Thailand votes for radical reform
“Thai voters have delivered a stunning verdict in favour of an opposition party that is calling for radical reform,” says Jonathan Head on the BBC. Early results from Sunday’s elections show Pita Limjaroenrat’s progressive Move Forward Party has won 151 of the 500 seats in the lower house, ten seats ahead of the previous frontrunner, Pheu Thai. The result is a “clear repudiation of the two militaryaligned parties of the current governing coalition, which won only 15% of the seats, and prime minister Prayuth Chanocha. Pheu Thai has agreed to join Move Forward and four smaller parties, giving them more than 60% of seats.
Young Thais have rallied behind Move Forward’s reformist platform, which wants to amend strict lèsemajesté laws forbidding the insult of the royal family, says Kocha Olarn on CNN. Proposed changes to the military include abolishing the draft, reducing its budget, making it “more transparent and accountable, and reducing the number of generals”. Pita, 42, said his priorities would be to “demilitarise, demonopolise and decentralise Thailand” in order to “fully democratise” the country and ensure that it is “back in the global arena”.
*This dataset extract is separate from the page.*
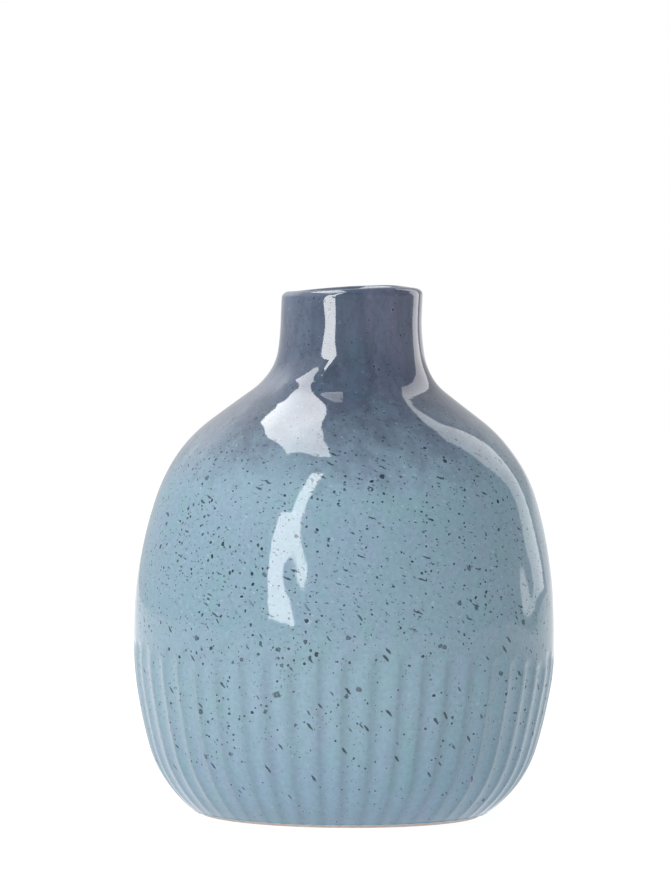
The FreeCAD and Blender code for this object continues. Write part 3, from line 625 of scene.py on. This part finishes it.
# --------------------------------------------------------------- materials
class Tree:
    def __init__(self, name):
        self.mat = bpy.data.materials.new(name)
        self.mat.use_nodes = True
        self.t = self.mat.node_tree
        self.t.nodes.clear()
        self.out = self.t.nodes.new("ShaderNodeOutputMaterial")
        self.bsdf = self.t.nodes.new("ShaderNodeBsdfPrincipled")
        self.link(self.bsdf.outputs[0], self.out.inputs[0])
        tc = self.t.nodes.new("ShaderNodeTexCoord")
        self.pos = self.math3("SCALE", tc.outputs["Object"], scale=1000.0)
        s = self.t.nodes.new("ShaderNodeSeparateXYZ")
        self.link(self.pos, s.inputs[0])
        self.x, self.y, self.z = s.outputs

    def link(self, a, b):
        self.t.links.new(a, b)

    def put(self, sock, v):
        if hasattr(v, "links"):
            self.link(v, sock)
        else:
            sock.default_value = v

    def math(self, op, a, b=None, c=None, clamp=False):
        n = self.t.nodes.new("ShaderNodeMath")
        n.operation = op
        n.use_clamp = clamp
        self.put(n.inputs[0], a)
        if b is not None:
            self.put(n.inputs[1], b)
        if c is not None:
            self.put(n.inputs[2], c)
        return n.outputs[0]

    def math3(self, op, a, b=None, scale=None):
        n = self.t.nodes.new("ShaderNodeVectorMath")
        n.operation = op
        self.put(n.inputs[0], a)
        if b is not None:
            self.put(n.inputs[1], b)
        if scale is not None:
            self.put(n.inputs["Scale"], scale)
        return n.outputs["Value"] if op in ("LENGTH", "DISTANCE", "DOT_PRODUCT") \
            else n.outputs[0]

    def rng(self, v, a, b, c=0.0, d=1.0, smooth=True):
        n = self.t.nodes.new("ShaderNodeMapRange")
        n.interpolation_type = "SMOOTHSTEP" if smooth else "LINEAR"
        n.clamp = True
        for i, q in enumerate((v, a, b, c, d)):
            self.put(n.inputs[i], q)
        return n.outputs[0]

    def noise(self, vec, scale, detail=2.0, rough=0.5, dist=0.0, colour=False):
        n = self.t.nodes.new("ShaderNodeTexNoise")
        n.noise_dimensions = "3D"
        self.link(vec, n.inputs["Vector"])
        n.inputs["Scale"].default_value = scale
        n.inputs["Detail"].default_value = detail
        n.inputs["Roughness"].default_value = rough
        n.inputs["Distortion"].default_value = dist
        return n.outputs["Color"] if colour else n.outputs["Fac"]

    def voronoi(self, vec, scale, feature="F1", random=1.0):
        n = self.t.nodes.new("ShaderNodeTexVoronoi")
        n.voronoi_dimensions = "3D"
        n.feature = feature
        self.link(vec, n.inputs["Vector"])
        n.inputs["Scale"].default_value = scale
        n.inputs["Randomness"].default_value = random
        if feature == "DISTANCE_TO_EDGE":
            return n.outputs["Distance"]
        return n.outputs["Distance"], n.outputs["Color"]

    def mapping(self, vec, rot=(0, 0, 0), scale=(1, 1, 1), loc=(0, 0, 0)):
        n = self.t.nodes.new("ShaderNodeMapping")
        self.link(vec, n.inputs[0])
        n.inputs["Location"].default_value = loc
        n.inputs["Rotation"].default_value = rot
        n.inputs["Scale"].default_value = scale
        return n.outputs[0]

    def mix(self, f, a, b):
        n = self.t.nodes.new("ShaderNodeMix")
        n.data_type = "RGBA"
        n.clamp_factor = True
        self.put(n.inputs[0], f)
        self.put(n.inputs[6], a)
        self.put(n.inputs[7], b)
        return n.outputs[2]

    def sep(self, col):
        n = self.t.nodes.new("ShaderNodeSeparateColor")
        self.link(col, n.inputs[0])
        return n.outputs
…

A “major roadblock” remains, however. A party or coalition needs to win a majority in both the lower house and the senate to elect a prime minister and form a government, but the unelected 250-seat senate is “chosen entirely by the military”. Although another military coup is “unlikely”, a court ruling to disqualify Move Forward on a technicality – as happened to its predecessor Future Forward in 2020 – is possible, says Head.
However, there is still hope, says The Guardian. “The more foul play that unfolds… the likelier it is that street demonstrations return,” as the political scientist Thitinan Pongsudhirak observes. The “old playbook is not working... The elite’s real problem is themselves”.